Al-Atiyah, a graduate of Princess Nourah bint Abdulrahman University, has steadily built an international profile for herself. Her participation in VOLTA Art Fair at Art Basel in Switzerland, MENART Fair in Paris, and exhibitions in the Gulf and Europe have positioned her as a leading Saudi voice in contemporary art.  

Showing abroad has shaped her understanding of how audiences engage with vulnerability. “Across countries and cultures, viewers reacted to my work in ways that revealed their own memories,” she says. “It affirmed my belief that the primary language of human beings is emotion. My paintings speak first to the body, then to the mind.” 

Al-Atiyah says her creative process begins long before paint touches canvas. Instead of sketching, she constructs physical environments made of materials including camel bone, raw cotton, transparent fabrics, and fragments of carpet.  

“When a concept arrives, I build it in real space,” she says. “I sculpt atmosphere, objects, light and emotion before I sculpt paint.  

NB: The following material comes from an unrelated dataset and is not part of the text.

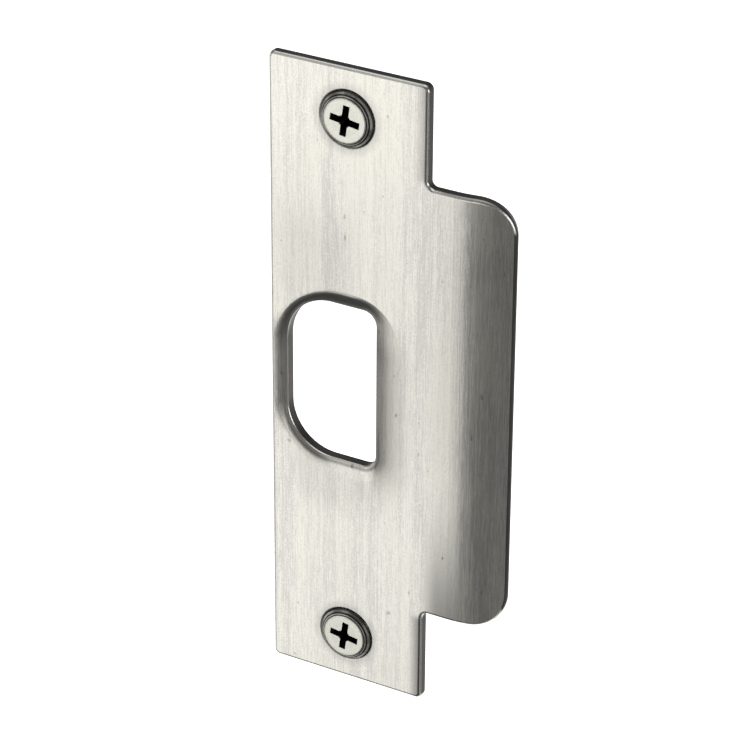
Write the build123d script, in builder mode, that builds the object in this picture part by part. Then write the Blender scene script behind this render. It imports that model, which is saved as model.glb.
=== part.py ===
"""Door strike plate: a T-shaped sheet with a bent lip, a D-shaped latch hole and two countersunk screws.

Millimetres. +Z runs up the plate, the back mounting face lies on y = 0, the front faces -Y, and the lip
leaves on the +X side and curves back towards +Y.
"""
import os
from math import cos, radians, sin, tan

from build123d import *

os.makedirs("parts", exist_ok=True)

# Plate outline
PLATE_HEIGHT = 123.825
PLATE_WIDTH = 31.75
SHEET = 1.8
PLATE_CORNER_R = 1.2
NOTCH_R = 1.2
FRONT_EDGE_R = 0.7

# Lip: flat beside the plate, then an arc, then a short straight end
TAB_HEIGHT = 19.05
LIP_REACH = 32.0
LIP_FLAT = 5.0
LIP_STRAIGHT = 2.2
LIP_ANGLE = 25.5
LIP_CORNER_R = 7.1

# Latch hole: large corners on the side far from the lip, small ones on the near side
HOLE_WIDTH = 18.2
HOLE_HEIGHT = 31.6
HOLE_X = -3.6
HOLE_FAR_R = 9.1
HOLE_NEAR_R = 2.7
HOLE_EDGE_R = 0.25

# Pressed rim of the latch hole: each row is a depth and how far outside the hole the rim lies at that
# depth, at the two ends, on the near side and on the far side
RIM_ROWS = (
    (-0.1, 3.2, 6.8, 2.9),
    (0.05, 2.6, 4.2, 2.4),
    (0.45, 1.0, 1.2, 0.9),
    (0.85, 0.0, 0.0, 0.0),
)
RIM_NEAR_GROWTH = 1.2
RIM_FAR_GROWTH = 2.1
RIM_RELIEF = 0.15

# Screw seats, dimpled into the sheet
SCREW_FROM_END = 9.525
SEAT_D = 10.8
SEAT_ANGLE = 82.0
SEAT_HOLE_D = 6.2
SEAT_BEHIND = 1.1
SEAT_SHOULDER_R = 0.6

# Screws
HEAD_CLEARANCE = 0.1
HEAD_FACE_D = 8.3
HEAD_PROUD = 1.0
HEAD_LAND = 0.15
FACE_CHAMFER = 0.15
SCREW_LENGTH = 12.7
THREAD_D = 5.49
POINT_CHAMFER = 0.6
RECESS_SPAN = 5.9
RECESS_WIDTH = 1.3
RECESS_CORNER_R = 0.5
RECESS_DEPTH = 2.3
FLOOR_SPAN = 2.6
FLOOR_WIDTH = 0.9
FLOOR_CORNER_R = 0.25
RECESS_TURN = -8.0

# Worked out from the sizes above
FRONT = -SHEET
HALF_WIDTH = PLATE_WIDTH / 2
HALF_HEIGHT = PLATE_HEIGHT / 2
HALF_LIP = HALF_HEIGHT - TAB_HEIGHT
LIP_TURN = radians(LIP_ANGLE)
LIP_BEND_START = HALF_WIDTH + LIP_FLAT
LIP_FRONT_R = (LIP_REACH - LIP_BEND_START - LIP_STRAIGHT * cos(LIP_TURN)) / sin(LIP_TURN)
RIM_DEPTH = RIM_ROWS[-1][0]
RIM_Y = FRONT + RIM_DEPTH
FACE_Y = FRONT - HEAD_PROUD
SCREW_HEIGHTS = (HALF_HEIGHT - SCREW_FROM_END, SCREW_FROM_END - HALF_HEIGHT)
SLOPE = tan(radians(SEAT_ANGLE / 2))
CUT_REACH = 10.0
TOUCH = 0.01


def facing_front(y, z=0.0):
    """A plane square to the depth, at y, with its sketch x along +X and its sketch y along +Z."""
    return Plane(origin=(0, y, z), x_dir=(1, 0, 0), z_dir=(0, -1, 0))


def turned(z, points):
    """Turns a half section of (radius, y) points round the screw line at height z."""
    with BuildSketch(Plane.XY.offset(z)) as section:
        Polygon(*points, align=None)
    return section.sketch


def bend_point(radius, y):
    """Where the bend ends, on the surface that it turns with this radius from this y."""
    return (LIP_BEND_START + radius * sin(LIP_TURN), y + radius * (1 - cos(LIP_TURN)))


def sheet_section():
    """The sheet seen from above: flat, bent, and straight again at the lip's end."""
    back_r = LIP_FRONT_R - SHEET
    bend_front = bend_point(LIP_FRONT_R, FRONT)
    bend_back = bend_point(back_r, 0)
    end_front = (LIP_REACH, bend_front[1] + LIP_STRAIGHT * sin(LIP_TURN))
    end_back = (LIP_REACH - SHEET * sin(LIP_TURN), end_front[1] + SHEET * cos(LIP_TURN))
    with BuildLine() as edge:
        Line((-HALF_WIDTH, FRONT), (LIP_BEND_START, FRONT))
        RadiusArc((LIP_BEND_START, FRONT), bend_front, -LIP_FRONT_R)
        Line(bend_front, end_front)
        Line(end_front, end_back)
        Line(end_back, bend_back)
        RadiusArc(bend_back, (LIP_BEND_START, 0), back_r)
        Line((LIP_BEND_START, 0), (-HALF_WIDTH, 0))
        Line((-HALF_WIDTH, 0), (-HALF_WIDTH, FRONT))
    make_face(edge.edges())


def t_outline(sketch):
    """The T seen from the front, with the plate's corners and the notches rounded."""
    past_lip = LIP_REACH + SHEET
    with BuildLine() as edge:
        Polyline(
            (-HALF_WIDTH, -HALF_HEIGHT),
            (HALF_WIDTH, -HALF_HEIGHT),
            (HALF_WIDTH, -HALF_LIP),
            (past_lip, -HALF_LIP),
            (past_lip, HALF_LIP),
            (HALF_WIDTH, HALF_LIP),
            (HALF_WIDTH, HALF_HEIGHT),
            (-HALF_WIDTH, HALF_HEIGHT),
            close=True,
        )
    make_face(edge.edges())
    fillet(sketch.vertices().group_by(Axis.Y)[0] + sketch.vertices().group_by(Axis.Y)[-1], PLATE_CORNER_R)
    notches = sketch.vertices().filter_by(lambda v: abs(v.X - HALF_WIDTH) < TOUCH)
    fillet(notches.filter_by(lambda v: abs(abs(v.Y) - HALF_LIP) < TOUCH), NOTCH_R)


def lip_waste():
    """What lies outside the lip's rounded corners, seen square to its end: the origin is mid-height there."""
    with Locations((0, HALF_LIP), (0, -HALF_LIP)):
        Rectangle(2 * LIP_CORNER_R, 2 * LIP_CORNER_R)
    with Locations((-LIP_CORNER_R, HALF_LIP - LIP_CORNER_R), (-LIP_CORNER_R, LIP_CORNER_R - HALF_LIP)):
        Circle(LIP_CORNER_R, mode=Mode.SUBTRACT)


def d_outline(ends=0.0, near=0.0, far=0.0):
    """The latch hole's D, widened by so much at its two ends, on its near side and on its far side."""
    left = HOLE_X - HOLE_WIDTH / 2 - far
    right = HOLE_X + HOLE_WIDTH / 2 + near
    top = HOLE_HEIGHT / 2 + ends
    far_r = HOLE_FAR_R + RIM_FAR_GROWTH * far
    near_r = HOLE_NEAR_R + RIM_NEAR_GROWTH * near
    with BuildLine() as edge:
        Line((left + far_r, top), (right - near_r, top))
        RadiusArc((right - near_r, top), (right, top - near_r), near_r)
        Line((right, top - near_r), (right, near_r - top))
        RadiusArc((right, near_r - top), (right - near_r, -top), near_r)
        Line((right - near_r, -top), (left + far_r, -top))
        RadiusArc((left + far_r, -top), (left, far_r - top), far_r)
        Line((left, far_r - top), (left, top - far_r))
        RadiusArc((left, top - far_r), (left + far_r, top), far_r)
    make_face(edge.edges())


def pressed_rim(y, relief=0.0):
    """The rim's outlines at each depth behind y, ready to be lofted."""
    outlines = []
    for depth, ends, near, far in RIM_ROWS:
        with BuildSketch(facing_front(y + depth)) as outline:
            d_outline(ends + relief, near + relief, far + relief)
        outlines.append(outline.sketch.face())
    return outlines


def seat_sections():
    """Half sections of a screw seat: the dimple's outside, and the funnel and hole cut into it."""
    seat_r = SEAT_D / 2
    hole_r = SEAT_HOLE_D / 2
    outside_r = seat_r + SHEET / cos(radians(SEAT_ANGLE / 2)) - SHEET * SLOPE
    dimple = [
        (0, FRONT / 2),
        (outside_r - FRONT / 2 * SLOPE, FRONT / 2),
        (outside_r - SEAT_BEHIND * SLOPE, SEAT_BEHIND),
        (0, SEAT_BEHIND),
    ]
    funnel = [
        (0, FRONT - CUT_REACH),
        (seat_r + CUT_REACH * SLOPE, FRONT - CUT_REACH),
        (hole_r, FRONT + (seat_r - hole_r) / SLOPE),
        (hole_r, CUT_REACH),
        (0, CUT_REACH),
    ]
    return dimple, funnel


def screw_section():
    """A screw's half section, from its face down its cone and shank to its point."""
    head_r = SEAT_D / 2 - HEAD_CLEARANCE
    thread_r = THREAD_D / 2
    point = FACE_Y + SCREW_LENGTH
    return [
        (0, FACE_Y),
        (HEAD_FACE_D / 2, FACE_Y),
        (head_r, FRONT - HEAD_LAND),
        (head_r, FRONT),
        (thread_r, FRONT + (head_r - thread_r) / SLOPE),
        (thread_r, point - POINT_CHAMFER),
        (thread_r - POINT_CHAMFER, point),
        (0, point),
    ]


def cross(sketch, span, width, corner_r):
    """The recess's cross, turned as the screw stopped, with its inner corners rounded."""
    Rectangle(span, width, rotation=RECESS_TURN)
    Rectangle(width, span, rotation=RECESS_TURN)
    fillet(sketch.vertices().sort_by_distance((0, 0))[:4], corner_r)


with BuildPart() as strike_plate:
    # the bent sheet at full height, trimmed to the T, and its lip rounded square to the lip's end
    with BuildSketch(Plane.XY.offset(-HALF_HEIGHT)):
        sheet_section()
    extrude(amount=PLATE_HEIGHT)
    with BuildSketch(facing_front(-CUT_REACH)) as t_shape:
        t_outline(t_shape)
    extrude(amount=-2 * CUT_REACH, mode=Mode.INTERSECT)
    bend_end, bend_end_y = bend_point(LIP_FRONT_R, FRONT)
    lip_end = (LIP_REACH, bend_end_y + LIP_STRAIGHT * sin(LIP_TURN), 0)
    along_lip = (cos(LIP_TURN), sin(LIP_TURN), 0)
    off_lip = (sin(LIP_TURN), -cos(LIP_TURN), 0)
    with BuildSketch(Plane(lip_end, x_dir=along_lip, z_dir=off_lip)):
        lip_waste()
    extrude(amount=CUT_REACH, both=True, mode=Mode.SUBTRACT)

    # the front's outer edges, softened all the way round, but not its two seams at the bend
    fronts = strike_plate.faces().filter_by(lambda f: f.normal_at().Y < -0.8)
    outer = ShapeList(edge for front in fronts for edge in front.outer_wire().edges())
    for seam in (LIP_BEND_START, bend_end):
        outer = outer.filter_by(lambda e: abs(e.center().X - seam) > TOUCH)
    fillet(outer.sort_by(Axis.X), FRONT_EDGE_R)

    # the rim pressed back around the latch hole, and the hole
    loft(pressed_rim(0, RIM_RELIEF))
    loft(pressed_rim(FRONT), mode=Mode.SUBTRACT)
    with BuildSketch(facing_front(-CUT_REACH)):
        d_outline()
    extrude(amount=-2 * CUT_REACH, mode=Mode.SUBTRACT)
    rim_edges = strike_plate.edges().filter_by_position(Axis.Y, RIM_Y - TOUCH, RIM_Y + TOUCH)
    fillet(rim_edges.filter_by_position(Axis.X, -HALF_WIDTH + SHEET, HALF_WIDTH), HOLE_EDGE_R)

    # the two dimples, and the seats cut into them from the front
    dimple, funnel = seat_sections()
    for z in SCREW_HEIGHTS:
        revolve(turned(z, dimple), axis=Axis((0, 0, z), (0, 1, 0)))
        revolve(turned(z, funnel), axis=Axis((0, 0, z), (0, 1, 0)), mode=Mode.SUBTRACT)
    on_front = strike_plate.edges().filter_by_position(Axis.Y, FRONT - TOUCH, FRONT + TOUCH)
    seat_edges = on_front.filter_by(GeomType.CIRCLE).filter_by(lambda e: abs(e.radius - SEAT_D / 2) < TOUCH)
    fillet(seat_edges, SEAT_SHOULDER_R)

strike_plate.part.label = "strike_plate"
export_step(strike_plate.part, "parts/strike_plate.step")

for name, z in zip(("upper_screw", "lower_screw"), SCREW_HEIGHTS):
    with BuildPart() as screw:
        # the head, its cone and the shank
        revolve(turned(z, screw_section()), axis=Axis((0, 0, z), (0, 1, 0)))
        face_rim = screw.edges().filter_by(GeomType.CIRCLE).sort_by(Axis.Y)[0]
        chamfer(face_rim, FACE_CHAMFER)

        # the cross recess, narrowing towards its floor
        with BuildSketch(facing_front(FACE_Y, z)) as mouth:
            cross(mouth, RECESS_SPAN, RECESS_WIDTH, RECESS_CORNER_R)
        with BuildSketch(facing_front(FACE_Y + RECESS_DEPTH, z)) as floor:
            cross(floor, FLOOR_SPAN, FLOOR_WIDTH, FLOOR_CORNER_R)
        loft(mode=Mode.SUBTRACT)
    screw.part.label = name
    export_step(screw.part, f"parts/{name}.step")
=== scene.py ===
"""Looks of a door strike plate: brushed plate, two cross-recess screws, pale floor and soft studio light."""

from math import radians, tau

import bmesh
import bpy
from mathutils import Matrix, Vector


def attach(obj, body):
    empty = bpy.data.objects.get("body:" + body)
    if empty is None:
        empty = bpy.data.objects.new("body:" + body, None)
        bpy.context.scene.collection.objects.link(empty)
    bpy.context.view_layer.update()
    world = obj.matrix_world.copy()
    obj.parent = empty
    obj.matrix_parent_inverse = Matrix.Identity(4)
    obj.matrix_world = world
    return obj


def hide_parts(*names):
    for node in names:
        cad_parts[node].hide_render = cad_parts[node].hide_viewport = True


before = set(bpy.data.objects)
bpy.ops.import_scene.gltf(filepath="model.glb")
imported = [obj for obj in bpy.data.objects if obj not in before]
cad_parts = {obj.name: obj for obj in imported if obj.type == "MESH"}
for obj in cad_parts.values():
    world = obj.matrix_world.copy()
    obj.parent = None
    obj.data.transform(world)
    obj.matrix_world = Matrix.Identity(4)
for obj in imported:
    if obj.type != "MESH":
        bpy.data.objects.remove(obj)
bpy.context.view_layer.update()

MM = 0.001

# The plate and its screws as in the solids, in mm, for the shading
SCREW_HEIGHTS = {"upper_screw": 52.3875, "lower_screw": -52.3875}
SCREW_FACE_Y = -2.8
SCREW_FACE_R = 4.15
RIM = {"far_x": -15.27, "near_x": 10.57, "half_z": 18.6, "far_r": 14.49, "near_r": 8.78}
HOLE = {"far_x": -12.7, "near_x": 5.5, "half_z": 15.8, "far_r": 9.1, "near_r": 2.7}
LIP_CORNER_Z = (36.5, 37.5)
PLATE_RELIEF = 0.009
SCREW_RELIEF = 0.01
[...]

“I layer color the way the body stores experience,” she continues. “Some layers stay buried, others resurface unexpectedly. I stop only when the internal rhythm feels resolved.”  

This sensitivity to the unseen has drawn attention from international institutions. Forbes Middle East included her among the 100 Most Influential Women in the Arab World in 2024 and selected several of her pieces for exhibition.  

“One of the works was privately owned, yet they insisted on showing it,” she says. “For me, that was a strong sign of trust and recognition. It affirmed my responsibility to represent Saudi culture with honesty and depth.”  

Her recent year-long exhibition at Ithra deepened her understanding of how regional audiences interpret her work.  

'Veil of Light.' (Supplied) 

“In the Gulf, people respond strongly to embodied memory,” she says. “They see themselves in the quiet tensions of the piece, perhaps because we share similar cultural rhythms.”  

A documentary is now in production exploring her process, offering viewers a rare look into the preparatory world that precedes each canvas.  

“People usually see the final work. But the emotional architecture built before the painting is where the story truly begins,” she explains.  

Beyond her own practice, Al-Atiyah is committed to art education through her work with Misk Art Institute. “Teaching is a dialogue,” she says. “I do not focus on technique alone. I teach students to develop intuition, to trust their senses, to translate internal experiences into honest visual language.”  

 'Jamalensan.' (Supplied) 

She believes that artists should be emotionally aware as well as technically skilled. “I want them to connect deeply with themselves so that what they create resonates beyond personal expression and becomes part of a cultural conversation,” she explains.  

In Saudi Arabia’s rapidly growing art scene, Al-Atiyah sees her role as both storyteller and facilitator.  

“Art is not decoration, it is a language,” she says. “If my work helps someone remember something they have forgotten or feel something they have buried, then I have done what I set out to do.”